Source records —
·····

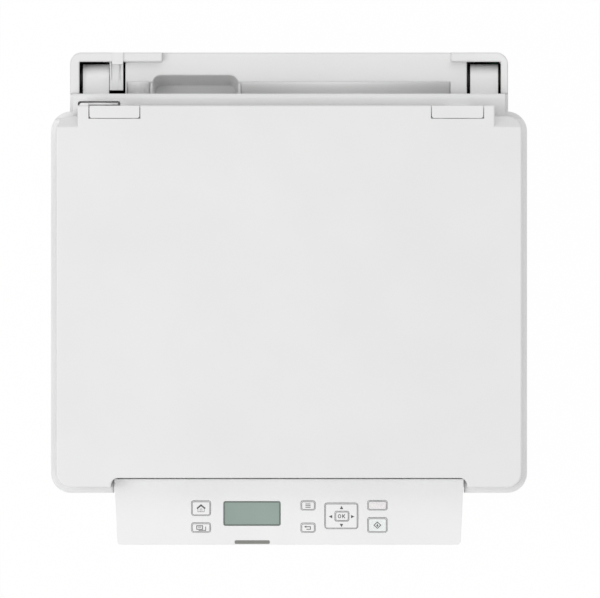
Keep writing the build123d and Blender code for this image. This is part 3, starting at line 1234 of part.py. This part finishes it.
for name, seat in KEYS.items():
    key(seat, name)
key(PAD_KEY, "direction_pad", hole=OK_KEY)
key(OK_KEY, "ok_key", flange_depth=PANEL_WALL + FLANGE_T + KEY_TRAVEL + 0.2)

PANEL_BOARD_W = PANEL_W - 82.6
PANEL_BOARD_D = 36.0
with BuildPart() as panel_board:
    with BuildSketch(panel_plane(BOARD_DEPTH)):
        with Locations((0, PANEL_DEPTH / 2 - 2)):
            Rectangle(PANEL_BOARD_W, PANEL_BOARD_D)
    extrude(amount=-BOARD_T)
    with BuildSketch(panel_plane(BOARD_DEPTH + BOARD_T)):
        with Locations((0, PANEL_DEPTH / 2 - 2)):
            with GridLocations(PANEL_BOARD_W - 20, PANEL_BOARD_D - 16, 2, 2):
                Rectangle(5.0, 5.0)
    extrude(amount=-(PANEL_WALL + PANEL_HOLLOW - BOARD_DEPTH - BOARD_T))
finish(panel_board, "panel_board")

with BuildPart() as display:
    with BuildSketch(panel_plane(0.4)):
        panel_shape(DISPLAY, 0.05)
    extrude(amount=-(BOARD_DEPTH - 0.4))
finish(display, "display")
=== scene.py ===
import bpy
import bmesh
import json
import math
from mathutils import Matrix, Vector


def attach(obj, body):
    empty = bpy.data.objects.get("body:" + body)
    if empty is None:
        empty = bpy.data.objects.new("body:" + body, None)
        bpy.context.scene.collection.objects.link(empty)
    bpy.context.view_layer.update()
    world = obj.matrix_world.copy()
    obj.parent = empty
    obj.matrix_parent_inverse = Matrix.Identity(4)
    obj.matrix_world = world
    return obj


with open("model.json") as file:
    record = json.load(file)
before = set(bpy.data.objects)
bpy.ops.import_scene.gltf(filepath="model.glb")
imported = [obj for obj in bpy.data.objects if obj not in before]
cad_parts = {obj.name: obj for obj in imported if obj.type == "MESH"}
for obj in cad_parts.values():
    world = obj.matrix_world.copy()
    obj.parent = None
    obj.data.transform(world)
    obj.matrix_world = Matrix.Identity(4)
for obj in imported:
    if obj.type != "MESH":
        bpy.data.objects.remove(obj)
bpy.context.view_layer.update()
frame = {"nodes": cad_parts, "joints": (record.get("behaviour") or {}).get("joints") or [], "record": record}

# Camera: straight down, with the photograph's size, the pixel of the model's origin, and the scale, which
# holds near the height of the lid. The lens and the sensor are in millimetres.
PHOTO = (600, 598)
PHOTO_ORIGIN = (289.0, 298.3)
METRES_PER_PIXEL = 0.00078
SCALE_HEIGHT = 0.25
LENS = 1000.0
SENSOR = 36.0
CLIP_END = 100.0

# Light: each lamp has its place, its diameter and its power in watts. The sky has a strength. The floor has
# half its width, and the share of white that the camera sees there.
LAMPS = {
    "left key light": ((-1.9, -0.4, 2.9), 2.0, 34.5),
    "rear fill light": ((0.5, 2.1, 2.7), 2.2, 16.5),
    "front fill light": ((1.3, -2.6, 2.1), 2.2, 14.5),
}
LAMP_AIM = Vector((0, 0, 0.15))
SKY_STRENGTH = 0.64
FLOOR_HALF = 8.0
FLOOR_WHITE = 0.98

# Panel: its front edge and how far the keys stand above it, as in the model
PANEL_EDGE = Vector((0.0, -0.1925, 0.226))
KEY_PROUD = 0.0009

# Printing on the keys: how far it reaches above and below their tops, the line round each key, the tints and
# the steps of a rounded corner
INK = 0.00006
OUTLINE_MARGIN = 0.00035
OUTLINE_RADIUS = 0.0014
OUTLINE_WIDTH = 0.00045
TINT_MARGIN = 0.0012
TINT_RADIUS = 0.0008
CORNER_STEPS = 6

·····

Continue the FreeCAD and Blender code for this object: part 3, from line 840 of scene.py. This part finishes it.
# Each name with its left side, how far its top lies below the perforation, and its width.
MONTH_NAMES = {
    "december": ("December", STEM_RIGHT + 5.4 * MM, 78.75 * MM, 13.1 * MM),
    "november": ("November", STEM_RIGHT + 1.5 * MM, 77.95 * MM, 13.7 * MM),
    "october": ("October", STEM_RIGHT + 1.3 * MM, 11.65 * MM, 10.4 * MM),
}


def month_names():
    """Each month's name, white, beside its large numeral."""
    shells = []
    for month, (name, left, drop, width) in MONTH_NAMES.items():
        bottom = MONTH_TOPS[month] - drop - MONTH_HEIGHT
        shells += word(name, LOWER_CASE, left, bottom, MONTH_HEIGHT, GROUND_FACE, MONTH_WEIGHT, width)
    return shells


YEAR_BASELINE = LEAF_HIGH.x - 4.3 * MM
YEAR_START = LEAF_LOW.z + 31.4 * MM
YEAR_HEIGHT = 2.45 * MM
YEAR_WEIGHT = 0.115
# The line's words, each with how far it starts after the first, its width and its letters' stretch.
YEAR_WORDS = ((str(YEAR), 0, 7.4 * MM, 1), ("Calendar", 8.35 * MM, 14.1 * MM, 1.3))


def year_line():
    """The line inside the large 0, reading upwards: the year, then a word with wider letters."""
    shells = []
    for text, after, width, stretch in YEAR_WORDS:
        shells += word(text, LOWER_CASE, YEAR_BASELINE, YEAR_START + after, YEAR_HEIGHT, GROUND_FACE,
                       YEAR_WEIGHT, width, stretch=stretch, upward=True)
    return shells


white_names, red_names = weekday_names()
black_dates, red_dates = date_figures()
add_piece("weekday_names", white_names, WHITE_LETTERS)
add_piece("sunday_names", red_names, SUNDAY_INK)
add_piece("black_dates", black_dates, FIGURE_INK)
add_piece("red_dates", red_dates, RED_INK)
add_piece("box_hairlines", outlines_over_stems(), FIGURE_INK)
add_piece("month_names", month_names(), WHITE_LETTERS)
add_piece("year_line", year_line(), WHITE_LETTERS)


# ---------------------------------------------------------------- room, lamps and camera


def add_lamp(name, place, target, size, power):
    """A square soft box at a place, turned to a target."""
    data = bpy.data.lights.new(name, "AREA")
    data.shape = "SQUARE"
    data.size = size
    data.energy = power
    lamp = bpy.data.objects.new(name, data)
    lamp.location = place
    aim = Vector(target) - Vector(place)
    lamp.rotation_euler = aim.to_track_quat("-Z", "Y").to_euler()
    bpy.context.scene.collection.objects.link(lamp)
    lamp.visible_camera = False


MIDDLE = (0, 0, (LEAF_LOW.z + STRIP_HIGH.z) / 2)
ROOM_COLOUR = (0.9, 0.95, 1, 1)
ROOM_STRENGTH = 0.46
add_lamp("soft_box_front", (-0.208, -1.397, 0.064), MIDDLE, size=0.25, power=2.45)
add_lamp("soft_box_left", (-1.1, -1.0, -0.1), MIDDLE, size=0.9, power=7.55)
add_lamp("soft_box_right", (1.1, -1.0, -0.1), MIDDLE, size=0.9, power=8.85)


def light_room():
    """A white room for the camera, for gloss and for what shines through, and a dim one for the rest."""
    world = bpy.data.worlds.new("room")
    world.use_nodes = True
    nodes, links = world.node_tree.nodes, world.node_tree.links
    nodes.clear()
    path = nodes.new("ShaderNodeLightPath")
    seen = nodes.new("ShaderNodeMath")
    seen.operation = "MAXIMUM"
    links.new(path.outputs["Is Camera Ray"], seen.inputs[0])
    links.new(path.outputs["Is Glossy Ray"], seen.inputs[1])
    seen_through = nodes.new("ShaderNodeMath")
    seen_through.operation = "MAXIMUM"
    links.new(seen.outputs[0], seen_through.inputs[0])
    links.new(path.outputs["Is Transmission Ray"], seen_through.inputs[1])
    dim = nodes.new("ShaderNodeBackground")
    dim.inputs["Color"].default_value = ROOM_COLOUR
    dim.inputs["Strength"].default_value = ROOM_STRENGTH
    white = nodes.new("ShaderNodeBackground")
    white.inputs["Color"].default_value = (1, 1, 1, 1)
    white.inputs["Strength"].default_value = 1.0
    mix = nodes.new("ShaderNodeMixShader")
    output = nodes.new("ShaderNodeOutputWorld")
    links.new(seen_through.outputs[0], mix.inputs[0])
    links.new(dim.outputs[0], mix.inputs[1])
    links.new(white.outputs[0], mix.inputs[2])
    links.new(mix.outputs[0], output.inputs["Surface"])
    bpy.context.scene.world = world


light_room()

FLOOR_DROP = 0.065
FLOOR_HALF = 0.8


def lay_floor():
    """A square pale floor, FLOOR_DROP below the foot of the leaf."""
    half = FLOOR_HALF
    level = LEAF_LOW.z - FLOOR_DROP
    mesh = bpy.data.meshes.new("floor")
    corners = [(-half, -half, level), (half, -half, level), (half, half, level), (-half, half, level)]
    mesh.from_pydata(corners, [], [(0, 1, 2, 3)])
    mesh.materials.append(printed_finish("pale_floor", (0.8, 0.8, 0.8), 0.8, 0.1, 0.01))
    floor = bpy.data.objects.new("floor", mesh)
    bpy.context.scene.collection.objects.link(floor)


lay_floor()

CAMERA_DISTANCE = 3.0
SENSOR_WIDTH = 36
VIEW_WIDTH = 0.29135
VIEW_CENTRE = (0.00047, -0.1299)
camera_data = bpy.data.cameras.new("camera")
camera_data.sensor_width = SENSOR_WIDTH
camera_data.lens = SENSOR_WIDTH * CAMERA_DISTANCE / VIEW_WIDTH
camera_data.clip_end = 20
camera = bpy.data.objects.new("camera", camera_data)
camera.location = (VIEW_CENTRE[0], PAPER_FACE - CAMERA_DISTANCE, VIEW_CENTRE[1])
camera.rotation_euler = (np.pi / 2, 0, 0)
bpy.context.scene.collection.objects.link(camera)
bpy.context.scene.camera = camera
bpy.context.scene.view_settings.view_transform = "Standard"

·····

Work required — From the records above, copy out the line with "PANEL_BOARD_W = PANEL_W - 82.6", the line with "before = set(bpy.data.objects)", and every line between them, word for word.

Final answer —
PANEL_BOARD_W = PANEL_W - 82.6
PANEL_BOARD_D = 36.0
with BuildPart() as panel_board:
    with BuildSketch(panel_plane(BOARD_DEPTH)):
        with Locations((0, PANEL_DEPTH / 2 - 2)):
            Rectangle(PANEL_BOARD_W, PANEL_BOARD_D)
    extrude(amount=-BOARD_T)
    with BuildSketch(panel_plane(BOARD_DEPTH + BOARD_T)):
        with Locations((0, PANEL_DEPTH / 2 - 2)):
            with GridLocations(PANEL_BOARD_W - 20, PANEL_BOARD_D - 16, 2, 2):
                Rectangle(5.0, 5.0)
    extrude(amount=-(PANEL_WALL + PANEL_HOLLOW - BOARD_DEPTH - BOARD_T))
finish(panel_board, "panel_board")

with BuildPart() as display:
    with BuildSketch(panel_plane(0.4)):
        panel_shape(DISPLAY, 0.05)
    extrude(amount=-(BOARD_DEPTH - 0.4))
finish(display, "display")
=== scene.py ===
import bpy
import bmesh
import json
import math
from mathutils import Matrix, Vector


def attach(obj, body):
    empty = bpy.data.objects.get("body:" + body)
    if empty is None:
        empty = bpy.data.objects.new("body:" + body, None)
        bpy.context.scene.collection.objects.link(empty)
    bpy.context.view_layer.update()
    world = obj.matrix_world.copy()
    obj.parent = empty
    obj.matrix_parent_inverse = Matrix.Identity(4)
    obj.matrix_world = world
    return obj


with open("model.json") as file:
    record = json.load(file)
before = set(bpy.data.objects)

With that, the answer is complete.